Up to and including the line that contains "BUTTON_BACK, (BUTTON_U, 0))", repeat each line of the data exactly, starting from the first.
════════════════════
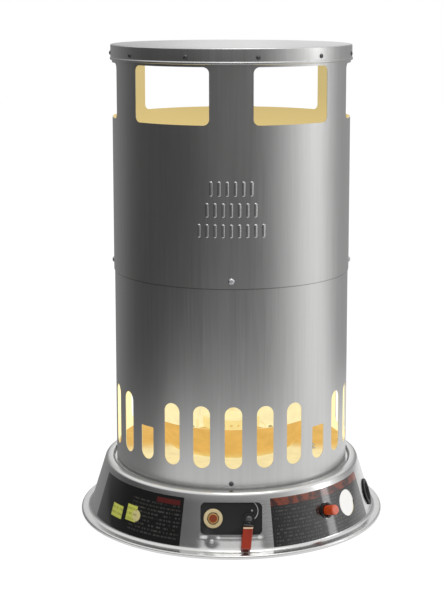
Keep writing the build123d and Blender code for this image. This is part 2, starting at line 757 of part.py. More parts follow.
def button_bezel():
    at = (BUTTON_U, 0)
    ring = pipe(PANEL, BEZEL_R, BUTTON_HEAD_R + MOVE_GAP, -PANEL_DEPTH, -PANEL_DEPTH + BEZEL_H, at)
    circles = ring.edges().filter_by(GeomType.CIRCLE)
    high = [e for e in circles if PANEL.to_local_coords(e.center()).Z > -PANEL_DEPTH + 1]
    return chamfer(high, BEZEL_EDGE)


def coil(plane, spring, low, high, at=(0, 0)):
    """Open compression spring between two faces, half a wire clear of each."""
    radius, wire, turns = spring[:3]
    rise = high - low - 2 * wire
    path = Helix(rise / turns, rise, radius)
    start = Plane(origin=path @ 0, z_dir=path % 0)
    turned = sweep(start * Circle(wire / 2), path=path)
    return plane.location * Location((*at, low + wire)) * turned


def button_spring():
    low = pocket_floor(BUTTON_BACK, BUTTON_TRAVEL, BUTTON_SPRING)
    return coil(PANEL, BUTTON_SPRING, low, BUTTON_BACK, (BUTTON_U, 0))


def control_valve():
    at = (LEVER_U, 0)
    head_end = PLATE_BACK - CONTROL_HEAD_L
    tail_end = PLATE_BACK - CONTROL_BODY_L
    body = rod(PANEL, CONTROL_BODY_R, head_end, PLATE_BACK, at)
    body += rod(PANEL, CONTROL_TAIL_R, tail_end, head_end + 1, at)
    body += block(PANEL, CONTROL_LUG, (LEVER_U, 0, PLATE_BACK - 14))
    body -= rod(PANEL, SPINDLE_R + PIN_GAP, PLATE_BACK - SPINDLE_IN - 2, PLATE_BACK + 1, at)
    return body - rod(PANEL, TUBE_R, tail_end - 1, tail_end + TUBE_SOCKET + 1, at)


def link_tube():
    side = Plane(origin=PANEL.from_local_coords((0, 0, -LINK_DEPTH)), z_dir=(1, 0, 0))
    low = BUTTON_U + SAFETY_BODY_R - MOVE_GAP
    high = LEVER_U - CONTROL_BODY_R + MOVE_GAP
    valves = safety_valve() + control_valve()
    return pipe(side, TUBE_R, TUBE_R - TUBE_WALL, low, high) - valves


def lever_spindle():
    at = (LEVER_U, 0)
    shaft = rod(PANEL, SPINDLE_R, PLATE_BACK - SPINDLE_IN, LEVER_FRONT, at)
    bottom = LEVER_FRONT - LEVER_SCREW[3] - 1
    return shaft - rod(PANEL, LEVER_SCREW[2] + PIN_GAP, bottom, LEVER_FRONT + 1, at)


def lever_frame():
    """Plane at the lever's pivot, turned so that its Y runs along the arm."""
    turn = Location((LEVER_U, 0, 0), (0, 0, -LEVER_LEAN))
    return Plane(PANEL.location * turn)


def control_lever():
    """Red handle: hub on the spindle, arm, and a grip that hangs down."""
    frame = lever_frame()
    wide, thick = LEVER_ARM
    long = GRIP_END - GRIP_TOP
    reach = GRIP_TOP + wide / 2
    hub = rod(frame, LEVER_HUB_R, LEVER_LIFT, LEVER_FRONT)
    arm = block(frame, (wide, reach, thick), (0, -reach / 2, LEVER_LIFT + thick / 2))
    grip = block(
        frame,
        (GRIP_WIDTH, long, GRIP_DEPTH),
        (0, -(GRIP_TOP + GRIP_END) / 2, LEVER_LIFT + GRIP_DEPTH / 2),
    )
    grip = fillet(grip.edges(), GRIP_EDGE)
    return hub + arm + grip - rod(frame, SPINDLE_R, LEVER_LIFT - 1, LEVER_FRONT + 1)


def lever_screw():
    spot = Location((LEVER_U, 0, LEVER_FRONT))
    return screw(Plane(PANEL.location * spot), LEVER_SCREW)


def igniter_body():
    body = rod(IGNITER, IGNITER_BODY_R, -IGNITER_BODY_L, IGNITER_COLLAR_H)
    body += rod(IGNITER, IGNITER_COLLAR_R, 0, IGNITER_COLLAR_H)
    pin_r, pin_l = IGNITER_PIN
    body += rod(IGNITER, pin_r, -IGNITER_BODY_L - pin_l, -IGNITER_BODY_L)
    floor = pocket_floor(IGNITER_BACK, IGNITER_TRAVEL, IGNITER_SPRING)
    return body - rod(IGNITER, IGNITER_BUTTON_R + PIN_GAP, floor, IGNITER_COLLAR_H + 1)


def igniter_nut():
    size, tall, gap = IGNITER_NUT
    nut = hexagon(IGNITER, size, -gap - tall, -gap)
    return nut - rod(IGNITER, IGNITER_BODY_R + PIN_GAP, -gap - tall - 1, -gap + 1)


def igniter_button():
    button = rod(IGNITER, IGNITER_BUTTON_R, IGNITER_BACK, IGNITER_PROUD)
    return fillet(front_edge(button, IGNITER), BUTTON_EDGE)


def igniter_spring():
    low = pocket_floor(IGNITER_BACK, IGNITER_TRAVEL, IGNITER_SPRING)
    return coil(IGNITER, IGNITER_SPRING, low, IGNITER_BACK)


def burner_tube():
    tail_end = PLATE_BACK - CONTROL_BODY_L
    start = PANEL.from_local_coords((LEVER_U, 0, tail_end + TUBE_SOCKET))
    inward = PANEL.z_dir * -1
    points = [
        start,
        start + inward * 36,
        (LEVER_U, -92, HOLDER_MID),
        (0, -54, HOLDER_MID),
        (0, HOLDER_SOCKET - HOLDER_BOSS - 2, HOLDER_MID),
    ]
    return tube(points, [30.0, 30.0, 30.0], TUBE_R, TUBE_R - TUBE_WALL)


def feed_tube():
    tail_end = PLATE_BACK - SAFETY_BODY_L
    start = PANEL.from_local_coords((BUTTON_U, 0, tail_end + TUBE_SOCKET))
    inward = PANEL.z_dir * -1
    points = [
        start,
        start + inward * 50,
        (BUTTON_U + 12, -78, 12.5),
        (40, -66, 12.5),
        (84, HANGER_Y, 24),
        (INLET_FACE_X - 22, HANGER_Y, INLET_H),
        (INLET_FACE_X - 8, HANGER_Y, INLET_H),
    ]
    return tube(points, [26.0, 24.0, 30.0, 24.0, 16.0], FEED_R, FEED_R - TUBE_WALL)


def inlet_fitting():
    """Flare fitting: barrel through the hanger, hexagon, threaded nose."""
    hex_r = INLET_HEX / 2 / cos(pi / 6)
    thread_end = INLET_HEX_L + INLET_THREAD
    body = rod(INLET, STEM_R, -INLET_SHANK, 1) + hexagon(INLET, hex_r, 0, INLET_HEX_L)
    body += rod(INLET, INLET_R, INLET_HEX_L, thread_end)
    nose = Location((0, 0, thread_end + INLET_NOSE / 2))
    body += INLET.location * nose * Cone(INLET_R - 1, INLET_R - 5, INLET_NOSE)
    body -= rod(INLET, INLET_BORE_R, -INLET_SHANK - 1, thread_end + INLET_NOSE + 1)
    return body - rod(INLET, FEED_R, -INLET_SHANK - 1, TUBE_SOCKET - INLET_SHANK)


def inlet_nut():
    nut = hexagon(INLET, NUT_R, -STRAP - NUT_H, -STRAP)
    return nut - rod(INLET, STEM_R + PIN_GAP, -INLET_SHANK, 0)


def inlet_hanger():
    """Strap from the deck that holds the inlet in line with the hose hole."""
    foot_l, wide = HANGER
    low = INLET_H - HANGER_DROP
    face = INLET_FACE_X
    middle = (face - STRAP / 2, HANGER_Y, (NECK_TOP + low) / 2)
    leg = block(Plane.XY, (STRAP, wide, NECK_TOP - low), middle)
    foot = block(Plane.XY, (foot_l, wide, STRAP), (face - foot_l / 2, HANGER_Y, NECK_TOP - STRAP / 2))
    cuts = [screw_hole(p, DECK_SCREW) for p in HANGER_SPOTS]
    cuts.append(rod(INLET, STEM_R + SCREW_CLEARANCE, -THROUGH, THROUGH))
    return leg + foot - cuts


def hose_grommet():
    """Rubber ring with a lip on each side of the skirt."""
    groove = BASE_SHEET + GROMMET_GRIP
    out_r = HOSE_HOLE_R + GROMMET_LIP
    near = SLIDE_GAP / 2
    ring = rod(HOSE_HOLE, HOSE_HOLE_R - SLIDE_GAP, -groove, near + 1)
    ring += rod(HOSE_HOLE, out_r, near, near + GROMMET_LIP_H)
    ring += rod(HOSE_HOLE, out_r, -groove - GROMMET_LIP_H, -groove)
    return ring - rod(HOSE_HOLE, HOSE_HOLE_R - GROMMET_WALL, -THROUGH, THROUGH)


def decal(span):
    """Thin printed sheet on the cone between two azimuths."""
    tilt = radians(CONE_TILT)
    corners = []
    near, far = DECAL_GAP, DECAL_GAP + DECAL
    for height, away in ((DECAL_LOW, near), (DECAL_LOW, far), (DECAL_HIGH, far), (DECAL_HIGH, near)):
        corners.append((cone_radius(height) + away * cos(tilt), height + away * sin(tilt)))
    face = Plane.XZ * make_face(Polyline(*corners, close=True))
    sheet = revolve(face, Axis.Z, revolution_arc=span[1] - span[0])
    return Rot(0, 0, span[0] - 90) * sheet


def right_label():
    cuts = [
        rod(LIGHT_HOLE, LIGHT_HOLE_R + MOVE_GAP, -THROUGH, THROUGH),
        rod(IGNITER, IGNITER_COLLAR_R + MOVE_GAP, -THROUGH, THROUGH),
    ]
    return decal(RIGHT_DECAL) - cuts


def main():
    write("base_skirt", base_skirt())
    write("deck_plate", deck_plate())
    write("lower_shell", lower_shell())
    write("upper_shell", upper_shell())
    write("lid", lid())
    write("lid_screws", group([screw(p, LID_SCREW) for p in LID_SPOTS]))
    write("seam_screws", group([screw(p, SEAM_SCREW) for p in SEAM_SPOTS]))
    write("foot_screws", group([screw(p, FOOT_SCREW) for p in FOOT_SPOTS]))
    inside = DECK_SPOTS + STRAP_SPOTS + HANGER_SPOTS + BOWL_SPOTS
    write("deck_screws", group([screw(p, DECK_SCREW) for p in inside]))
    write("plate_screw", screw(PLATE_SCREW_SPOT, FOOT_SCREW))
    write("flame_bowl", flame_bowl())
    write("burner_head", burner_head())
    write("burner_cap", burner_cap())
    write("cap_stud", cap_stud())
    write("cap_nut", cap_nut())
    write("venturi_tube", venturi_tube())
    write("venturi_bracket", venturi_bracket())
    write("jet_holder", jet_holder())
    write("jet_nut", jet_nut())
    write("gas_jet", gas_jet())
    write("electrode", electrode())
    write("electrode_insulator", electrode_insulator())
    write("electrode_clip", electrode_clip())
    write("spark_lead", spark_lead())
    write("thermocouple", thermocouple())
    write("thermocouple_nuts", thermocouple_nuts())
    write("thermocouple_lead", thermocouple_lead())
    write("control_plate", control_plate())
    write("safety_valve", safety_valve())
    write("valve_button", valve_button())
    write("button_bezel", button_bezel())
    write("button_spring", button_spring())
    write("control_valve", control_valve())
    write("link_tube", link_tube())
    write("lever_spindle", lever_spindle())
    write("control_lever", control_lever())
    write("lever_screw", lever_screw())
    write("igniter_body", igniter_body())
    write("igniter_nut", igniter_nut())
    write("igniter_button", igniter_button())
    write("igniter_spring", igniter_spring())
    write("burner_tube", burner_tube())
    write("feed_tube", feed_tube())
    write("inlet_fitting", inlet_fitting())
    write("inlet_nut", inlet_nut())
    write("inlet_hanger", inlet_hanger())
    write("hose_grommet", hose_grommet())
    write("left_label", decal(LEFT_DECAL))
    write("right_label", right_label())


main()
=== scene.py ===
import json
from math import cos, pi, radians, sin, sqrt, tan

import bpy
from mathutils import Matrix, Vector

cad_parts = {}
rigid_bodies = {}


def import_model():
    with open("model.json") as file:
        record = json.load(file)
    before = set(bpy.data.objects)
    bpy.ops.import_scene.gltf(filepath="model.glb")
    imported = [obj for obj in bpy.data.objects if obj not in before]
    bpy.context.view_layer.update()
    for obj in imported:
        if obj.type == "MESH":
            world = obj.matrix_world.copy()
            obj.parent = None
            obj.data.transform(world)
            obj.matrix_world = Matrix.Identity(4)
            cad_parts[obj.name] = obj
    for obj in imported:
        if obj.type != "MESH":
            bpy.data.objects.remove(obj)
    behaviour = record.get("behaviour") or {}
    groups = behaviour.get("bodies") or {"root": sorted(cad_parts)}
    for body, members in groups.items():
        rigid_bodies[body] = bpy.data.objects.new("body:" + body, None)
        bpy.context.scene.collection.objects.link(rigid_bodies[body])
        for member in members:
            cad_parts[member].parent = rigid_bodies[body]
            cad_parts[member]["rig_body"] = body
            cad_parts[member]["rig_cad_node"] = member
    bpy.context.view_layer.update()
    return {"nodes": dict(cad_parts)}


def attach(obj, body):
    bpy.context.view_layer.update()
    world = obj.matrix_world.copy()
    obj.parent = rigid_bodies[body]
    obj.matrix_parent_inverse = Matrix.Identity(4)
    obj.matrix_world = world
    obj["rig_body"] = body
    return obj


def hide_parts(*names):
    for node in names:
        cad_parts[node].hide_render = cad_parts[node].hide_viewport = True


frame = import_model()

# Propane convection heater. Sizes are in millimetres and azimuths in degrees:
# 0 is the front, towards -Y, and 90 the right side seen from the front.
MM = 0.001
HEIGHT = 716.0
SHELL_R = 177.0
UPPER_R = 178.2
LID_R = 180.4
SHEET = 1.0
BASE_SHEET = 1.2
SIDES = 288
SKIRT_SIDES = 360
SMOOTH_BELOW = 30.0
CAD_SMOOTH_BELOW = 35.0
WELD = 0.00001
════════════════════
Output for this exercise
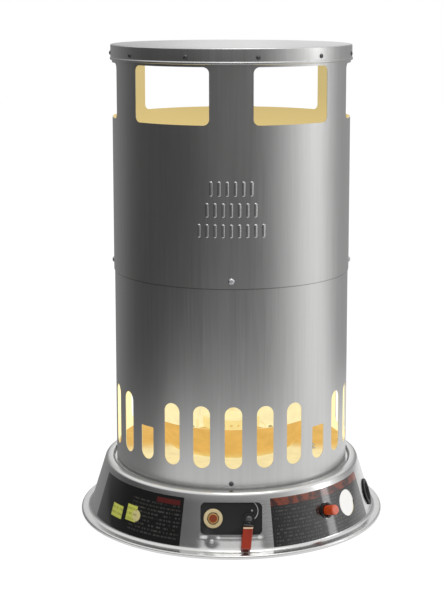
Keep writing the build123d and Blender code for this image. This is part 2, starting at line 757 of part.py. More parts follow.
def button_bezel():
    at = (BUTTON_U, 0)
    ring = pipe(PANEL, BEZEL_R, BUTTON_HEAD_R + MOVE_GAP, -PANEL_DEPTH, -PANEL_DEPTH + BEZEL_H, at)
    circles = ring.edges().filter_by(GeomType.CIRCLE)
    high = [e for e in circles if PANEL.to_local_coords(e.center()).Z > -PANEL_DEPTH + 1]
    return chamfer(high, BEZEL_EDGE)


def coil(plane, spring, low, high, at=(0, 0)):
    """Open compression spring between two faces, half a wire clear of each."""
    radius, wire, turns = spring[:3]
    rise = high - low - 2 * wire
    path = Helix(rise / turns, rise, radius)
    start = Plane(origin=path @ 0, z_dir=path % 0)
    turned = sweep(start * Circle(wire / 2), path=path)
    return plane.location * Location((*at, low + wire)) * turned


def button_spring():
    low = pocket_floor(BUTTON_BACK, BUTTON_TRAVEL, BUTTON_SPRING)
    return coil(PANEL, BUTTON_SPRING, low, BUTTON_BACK, (BUTTON_U, 0))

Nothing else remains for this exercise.